You can't improve a process you haven't measured. A value stream map shows you exactly where time is spent and where it's wasted.

Overview

A value stream map follows one work item — a feature, an onboarding, a bug fix — from request to delivery and splits every hour of its life into two kinds: someone is working on it, or it’s sitting in a queue. Process steps add value; wait steps add lead time. Map your value stream this way and the delivery problem reframes itself: the work isn’t slow — the waiting is. That reframe is the whole reason to run the exercise, and it’s the fastest route we know to a team caring about flow.

PCE and What Counts as Good

The map ends in one number. Process Cycle Efficiency (PCE) is value-add time divided by total lead time, expressed as a percentage. In knowledge work, PCE typically lands between 10% and 25%. Read that again: on a normal team, 75 to 90 percent of an item’s lead time is spent waiting for someone to pick it up. The tool color-codes the verdict — 25% and up is green (excellent flow), 10 to 25% is amber (typical, with real improvement available), and below 10% is red (severe queuing; the process is mostly queue). The Flow Metrics Guide covers how PCE relates to the rest of the flow metric family.

A Worked Example

Open Software Feature Delivery, a ten-step pipeline moving one small feature — a CSV export — to production. Add up the process steps: a half hour of grooming, three hours of development, thirty minutes of code review, an hour of QA, thirty minutes to deploy. That’s 5.5 hours of hands-on-keyboard work. Elapsed time: 45 hours. The other 39.5 are queues — 20 hours in the sprint queue, 10 waiting for review, 6 waiting for QA, 2 waiting for a deploy window, 1.5 in post-deploy monitoring. PCE: 5.5 ÷ 45, about 12%. The sprint queue alone is nearly four times all the value-add combined. Run your own arithmetic, then check it against the metric cards.

Now open Bug Fix Hotpath — the same kind of pipeline run as a P1 incident. Five of six hours are value-add: 83% PCE. Nobody typed faster on the hotfix. Priority didn’t speed up the work; it deleted the queues. That’s what “expedite” actually is, and it proves the queues were always optional.

Customer Onboarding shows the third case: 18% PCE where the longest waits — twelve days for legal sign-off, thirteen for go-live approval — sit on the client’s side of the fence. You can’t sprint your way out of that one, but a map turns “onboarding takes forever” into a specific conversation with a specific counterparty about two specific queues.

Running a Mapping Session

We map with the people who touch the work, not the people who supervise it — a developer, a reviewer, QA, ops, and whoever owns the intake. Managers know the official process; the map needs the real one. Pick one real, recently shipped item and reconstruct what actually happened to it, including the embarrassing parts. Keep the granularity at one step per handoff or queue — ten steps, give or take, not forty. And don’t trust memory on wait times: memory shrinks queues. Pull the ticket timestamps. The gap between “review takes a day” and what the timestamps say is usually where the session gets quiet.

Halve the Longest Wait

One experiment is worth running before the session ends. Load Software Feature Delivery and cut the sprint queue from 20 hours to 10. Lead time drops from 45 hours to 35 and PCE climbs to 16% — a fifth of the lead time gone, and nobody worked a minute faster. Then notice the reverse experiment: optimize the 5.5 hours of work down to 4 and lead time barely moves. Improving the work is an engineering project; deleting a wait is often just a policy decision someone has been avoiding.

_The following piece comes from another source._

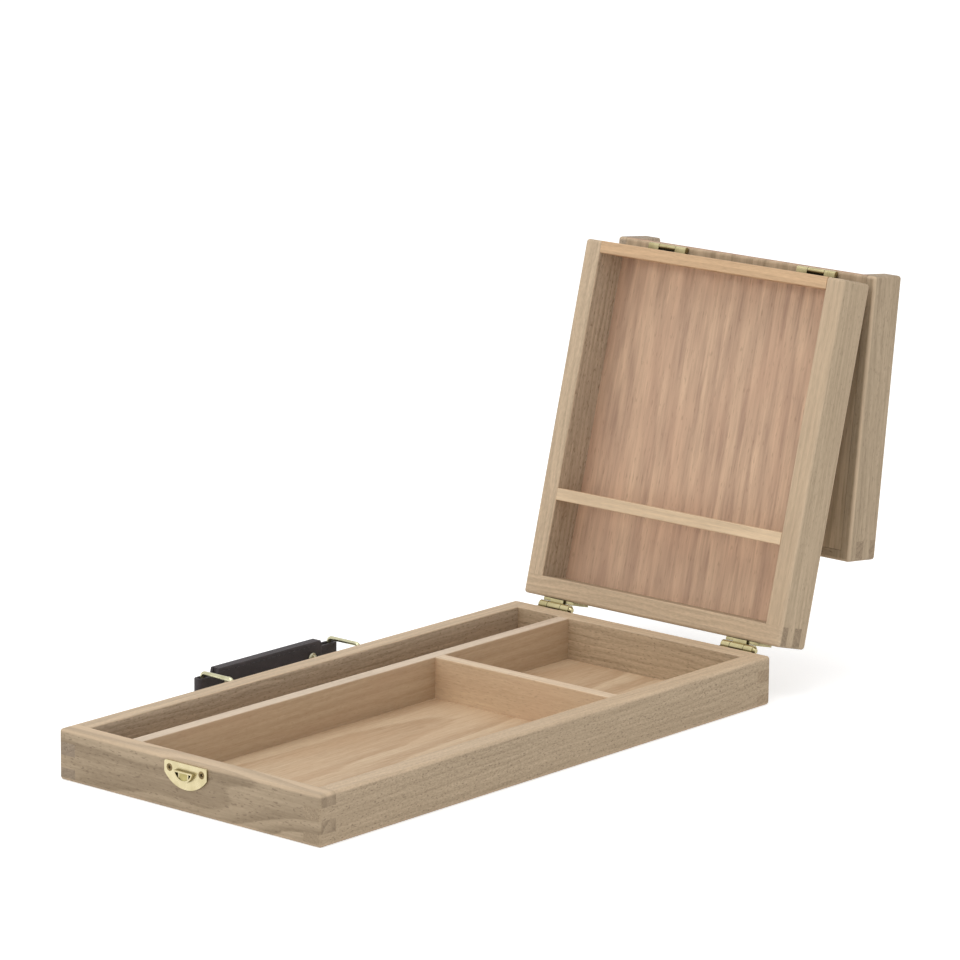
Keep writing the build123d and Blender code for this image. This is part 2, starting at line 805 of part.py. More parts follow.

The trap to avoid is mapping the ideal process — the one in the onboarding doc — instead of the one your last item actually crawled through. The ideal process always scores well. It also doesn’t exist.

The map’s job is to make one fact undeniable: the feature took a week because it waited a week. What you do about the waiting is a leadership decision, not an engineering one.